Why does your anger want you to scream at your boss? What experience is it trying to create? I’ll give you a hint: our nervous systems are constantly trying to move us towards greater safety. So we can rephrase the first question as, “how is this emotion trying to help me access safety?”
Perhaps the answer is that screaming at your boss might convince them to treat you better (in the eyes of your anger), and thus allow you to stay at this job long-term, which will give you access to better financial stability, which will help you relax about your future. The anger is really attempting to move you in the direction of relaxed safety.

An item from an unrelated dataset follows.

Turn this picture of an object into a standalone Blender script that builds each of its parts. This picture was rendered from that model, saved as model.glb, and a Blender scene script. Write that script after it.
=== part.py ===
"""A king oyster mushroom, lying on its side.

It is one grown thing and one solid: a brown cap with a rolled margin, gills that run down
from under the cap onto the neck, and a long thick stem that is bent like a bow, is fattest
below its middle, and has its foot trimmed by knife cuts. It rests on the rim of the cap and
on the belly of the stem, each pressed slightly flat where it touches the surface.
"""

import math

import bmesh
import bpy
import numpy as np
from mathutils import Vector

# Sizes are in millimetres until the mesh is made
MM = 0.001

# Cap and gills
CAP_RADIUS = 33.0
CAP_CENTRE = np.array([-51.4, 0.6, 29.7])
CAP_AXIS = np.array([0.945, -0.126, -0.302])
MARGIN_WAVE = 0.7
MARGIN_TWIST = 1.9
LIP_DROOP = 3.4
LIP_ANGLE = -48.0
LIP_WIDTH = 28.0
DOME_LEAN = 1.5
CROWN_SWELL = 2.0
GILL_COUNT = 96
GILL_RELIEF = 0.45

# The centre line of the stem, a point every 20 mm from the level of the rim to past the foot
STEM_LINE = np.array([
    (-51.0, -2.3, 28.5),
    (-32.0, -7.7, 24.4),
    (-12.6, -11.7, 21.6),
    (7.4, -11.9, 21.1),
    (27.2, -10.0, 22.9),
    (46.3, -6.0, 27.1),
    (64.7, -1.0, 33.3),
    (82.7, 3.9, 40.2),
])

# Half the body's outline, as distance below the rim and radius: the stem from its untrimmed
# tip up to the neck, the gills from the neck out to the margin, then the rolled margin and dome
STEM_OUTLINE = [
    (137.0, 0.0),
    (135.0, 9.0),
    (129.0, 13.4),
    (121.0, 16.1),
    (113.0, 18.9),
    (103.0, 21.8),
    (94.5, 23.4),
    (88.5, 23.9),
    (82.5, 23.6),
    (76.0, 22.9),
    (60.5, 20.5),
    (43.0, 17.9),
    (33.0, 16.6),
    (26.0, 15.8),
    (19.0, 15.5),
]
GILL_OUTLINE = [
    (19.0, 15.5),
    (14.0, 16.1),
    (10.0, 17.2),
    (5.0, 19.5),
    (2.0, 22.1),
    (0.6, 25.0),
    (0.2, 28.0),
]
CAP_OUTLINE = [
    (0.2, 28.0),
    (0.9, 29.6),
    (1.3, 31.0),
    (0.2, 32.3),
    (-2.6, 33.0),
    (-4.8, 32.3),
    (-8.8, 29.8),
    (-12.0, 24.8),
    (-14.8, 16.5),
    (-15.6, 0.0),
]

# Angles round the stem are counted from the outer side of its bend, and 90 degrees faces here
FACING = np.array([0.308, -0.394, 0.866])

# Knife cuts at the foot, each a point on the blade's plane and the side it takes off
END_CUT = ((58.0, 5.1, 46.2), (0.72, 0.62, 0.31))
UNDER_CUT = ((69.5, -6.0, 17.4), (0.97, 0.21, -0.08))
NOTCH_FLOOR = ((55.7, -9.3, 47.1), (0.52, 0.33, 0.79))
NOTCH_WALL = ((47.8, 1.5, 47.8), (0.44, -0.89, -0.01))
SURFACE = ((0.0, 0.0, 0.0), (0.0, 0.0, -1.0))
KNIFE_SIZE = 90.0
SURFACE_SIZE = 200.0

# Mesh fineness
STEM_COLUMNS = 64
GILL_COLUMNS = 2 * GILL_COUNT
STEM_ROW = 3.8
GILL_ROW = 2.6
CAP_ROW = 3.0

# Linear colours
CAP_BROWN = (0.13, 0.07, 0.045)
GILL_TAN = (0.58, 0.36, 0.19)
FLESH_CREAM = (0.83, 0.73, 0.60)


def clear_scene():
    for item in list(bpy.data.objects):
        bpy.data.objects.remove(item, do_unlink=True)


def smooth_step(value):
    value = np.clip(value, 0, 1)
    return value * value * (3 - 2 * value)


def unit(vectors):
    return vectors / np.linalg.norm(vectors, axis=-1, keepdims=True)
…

Once we’ve identified the core of that desire, we can move to the second question, and think about aligned action. If what we’re seeking is a sense of stability, and the relaxation that comes from it, how else would we create that? Maybe in the short-term, that means sitting for a bit of grounded meditation. In the long-term, it might mean having a (calm) discussion with your boss, or seeking other job opportunities. We act on the intent of our emotions, rather than submitting to their demands.
the skill of emotional attunement
Your job here is to find an approach that works for you, to find a way of communicating with your own inner world. That's going to be different for everyone. This is a creative pursuit.

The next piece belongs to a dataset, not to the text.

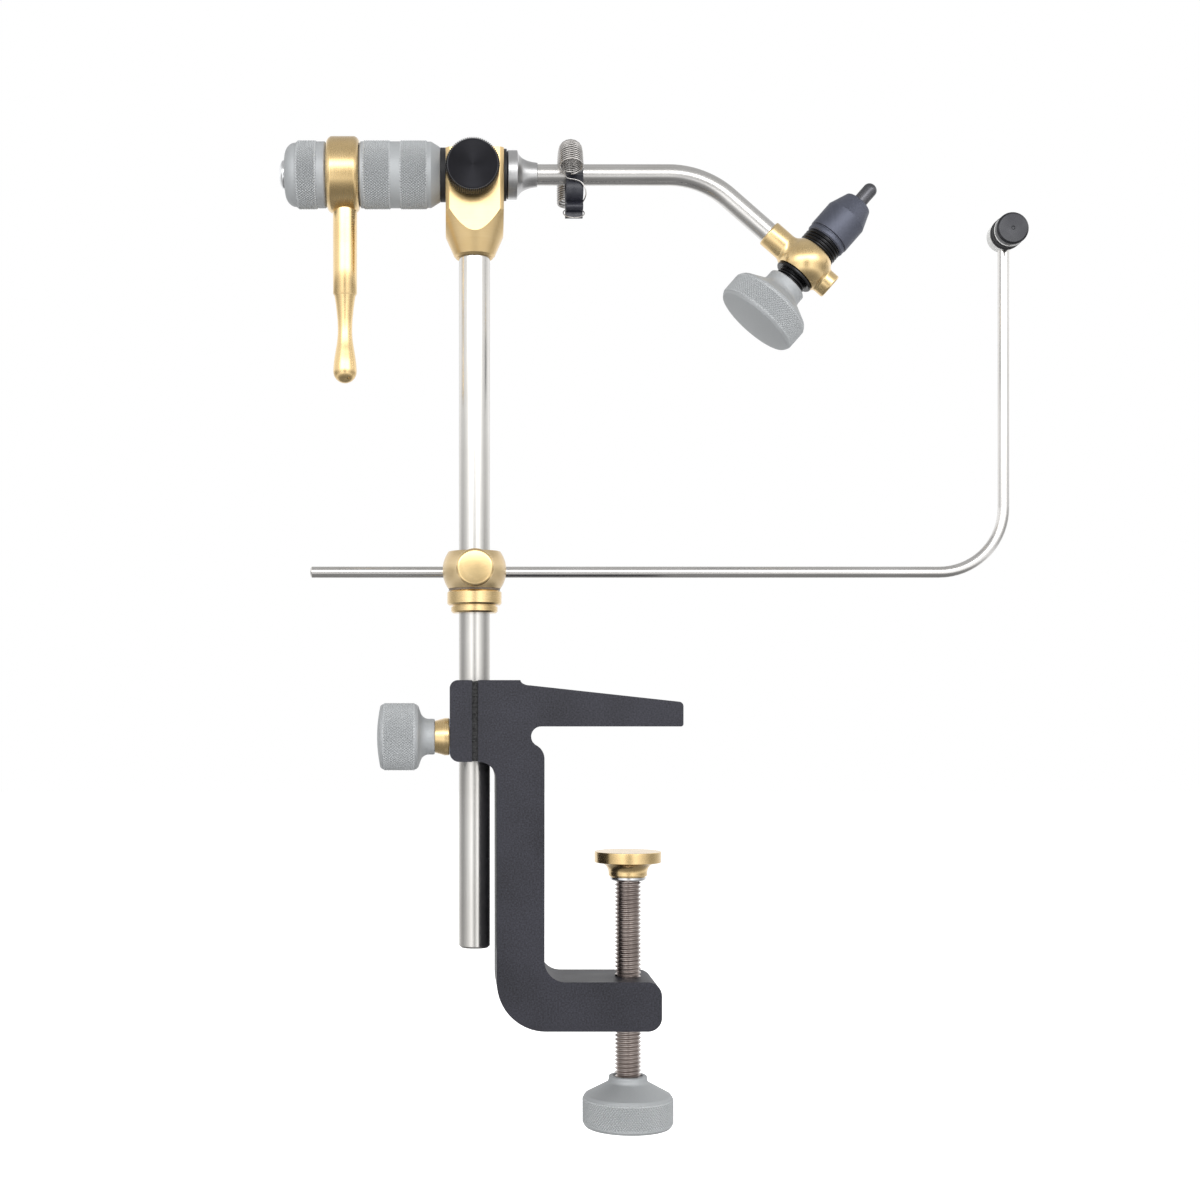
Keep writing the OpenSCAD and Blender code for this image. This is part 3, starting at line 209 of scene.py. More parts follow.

If you want guidance in this process, I encourage you to apply here for one-on-one coaching with me. I'm happy to help you build the skill.
I also will be working on building more resources to support this. Subscribe to my email list below if you want to stay up to date with that. You can also follow me on Twitter or Instagram.
The main thing here: we want to cultivate a relationship with our inner world where we have as much access to information as possible. We want to know as much as possible about ourselves, so that we can better react to ourselves and to the world. A free & loving relationship with ourselves will allow us to take action that's aligned with who we really are. It will allow us to be much more effective, not just in attending to ourselves, but in creating all that we want to create in the world.